Japanese calendar system

The era after the enthronement of Emperor Jimmu (神武天皇即位紀元, Jinmu-tennō sokui kigen), colloquially known as the Japanese imperial year (皇紀, kōki) or "national calendar year" is a unique calendar system in Japan. It is based on the legendary foundation of Japan by Emperor Jimmu in 660 BCE. Kōki emphasizes the long history of Japan and the Imperial dynasty. The Gregorian year 2026 is Kōki 2686.

==History==
Kōki dating was used as early as 1872, shortly after Japan adopted the Gregorian calendar and was popular during the life of the Meiji Constitution (1890–1947). Its use was promoted by the scholars of kokugaku in the late 19th century.

The Summer Olympics and Tokyo Expo were planned as anniversary events in 1940 (Kōki 2600); but the international games were not held because of the Second Sino-Japanese War.

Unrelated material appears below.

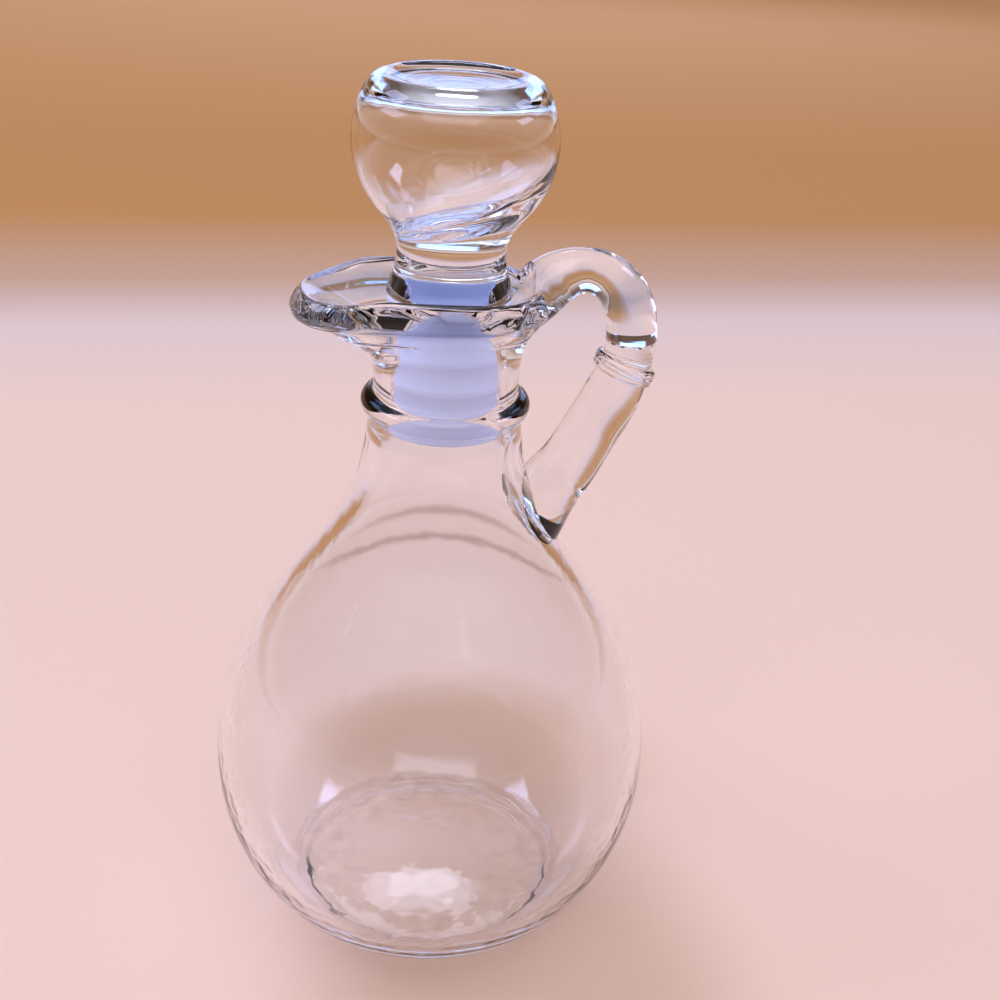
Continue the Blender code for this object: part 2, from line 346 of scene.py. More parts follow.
def painted_glass_shade(tree, place, waves, finish):
    """Painted shade in the glass's colour: faint grey rings, one low at the floor's edge and two round the
    shoulder, where they keep to the side away from the camera, and the grey of the thick lip, partly its tint
    and partly painted shade."""
    height = add_node(tree, "ShaderNodeSeparateXYZ", {}, {"Vector": place}).outputs["Z"]
    uneven = add_node(
        tree, "ShaderNodeMath", {1: RING_UNEVEN}, {0: waves, 2: height}, operation="MULTIPLY_ADD"
    ).outputs["Value"]
    share = add_node(tree, "ShaderNodeMath", {1: RING_REACH}, {0: uneven}, operation="DIVIDE").outputs["Value"]
    ramp = add_node(tree, "ShaderNodeValToRGB", {}, {"Fac": share})
    ramp.color_ramp.interpolation = "EASE"
    stops = ramp.color_ramp.elements
    stops[0].color = stops[1].color = (*finish.glass_tint, 1)
    for at, half in PAINTED_RINGS:
        for edge, colour in ((-half, finish.glass_tint), (0, finish.ring_shade_tint), (half, finish.glass_tint)):
            stops.new((at + edge) * MM / RING_REACH).color = (*colour, 1)
    lip_tints = (finish.glass_tint, finish.lip_tint_and_shade, finish.lip_tint_and_shade, finish.glass_tint)
    for at, colour in zip(LIP_THICK, lip_tints):
        stops.new(at * MM / RING_REACH).color = (*colour, 1)
    # The painted rings on the shoulder keep to the side away from the camera
    ahead = (-sin(radians(CAMERA_HEADING)), cos(radians(CAMERA_HEADING)), 0)
    side = add_node(
        tree, "ShaderNodeVectorMath", {1: ahead}, {0: place}, operation="DOT_PRODUCT"
    ).outputs["Value"]
    far = add_node(
        tree,
        "ShaderNodeMapRange",
        {"From Min": RING_FADE[0], "From Max": RING_FADE[1]},
        {"Value": side},
        interpolation_type="SMOOTHSTEP",
    )
    shoulder = add_node(
        tree, "ShaderNodeMath", {1: RING_SHOULDER, 2: RING_SHOULDER_HALF}, {0: height}, operation="COMPARE"
    ).outputs["Value"]
    all_round = add_node(
        tree, "ShaderNodeMath", {0: 1.0}, {1: shoulder}, operation="SUBTRACT"
    ).outputs["Value"]
    seen = add_node(
        tree, "ShaderNodeMath", {}, {0: far.outputs["Result"], 1: all_round}, operation="MAXIMUM"
    )
    marks = add_node(
        tree,
        "ShaderNodeMix",
        {"A": (*finish.glass_tint, 1)},
        {"Factor": seen.outputs["Value"], "B": ramp.outputs["Color"]},
        data_type="RGBA",
    )
    return marks.outputs["Result"]


def fire_polished_glass(name, finish):
    """Soda-lime glass, pressed or blown and then fire-polished: clear, mirror-smooth, with the slow waves of
    glass that set while it ran, which make its highlights shimmer like orange peel. Light for the floor
    passes straight through, so that the paper under it isn't black."""
    material, tree, shader, output = new_material(name)
    shader.inputs["Base Color"].default_value = (*finish.glass_tint, 1)
    shader.inputs["Roughness"].default_value = 0.0
    shader.inputs["IOR"].default_value = 1.52
    shader.inputs["Transmission Weight"].default_value = 1.0
    place = add_node(tree, "ShaderNodeTexCoord").outputs["Object"]
    waves = add_node(
        tree, "ShaderNodeTexNoise", {"Scale": 1 / finish.wave_length, "Detail": 1.0}, {"Vector": place}
    )
    # The base colour carries painted shade: grey rings and the grey of the thick lip
    tree.links.new(painted_glass_shade(tree, place, waves.outputs["Fac"], finish), shader.inputs["Base Color"])
    bump = add_node(
        tree,
        "ShaderNodeBump",
        {"Strength": 1.0, "Distance": finish.wave_depth},
        {"Height": waves.outputs["Fac"]},
    )
    tree.links.new(bump.outputs["Normal"], shader.inputs["Normal"])
    clear = add_node(tree, "ShaderNodeBsdfTransparent", {"Color": (*finish.shadow_tint, 1)})
    path = add_node(tree, "ShaderNodeLightPath")
    mix = add_node(
        tree,
        "ShaderNodeMixShader",
        links={0: path.outputs["Is Shadow Ray"], 1: shader.outputs["BSDF"], 2: clear.outputs["BSDF"]},
    )
    tree.links.new(mix.outputs["Shader"], output.inputs["Surface"])
    return material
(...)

The Imperial Japanese Army (IJA, from 1927) and Imperial Japanese Navy (IJN, from 1929) used the Kōki system for identification. For example many Japanese names circa World War II use imperial years:
- The IJA's Type 92 battalion gun was called "ninety-two" because its design was completed in 1932, and the 2592nd year since the first Emperor of Japan was 1932 (Kōki 2592).
- Japan's wartime cipher machine was named the System 97 Printing Machine for European Characters because it entered service in 1937 (Kōki 2597).
- The Mitsubishi A6M (Navy Type 0 Carrier Fighter), colloquially called the "Zero" by allied forces, entered service in 1940 (Kōki 2600).

The Proclamation of Indonesian Independence (1945) used the imperial year (Kōki 2605).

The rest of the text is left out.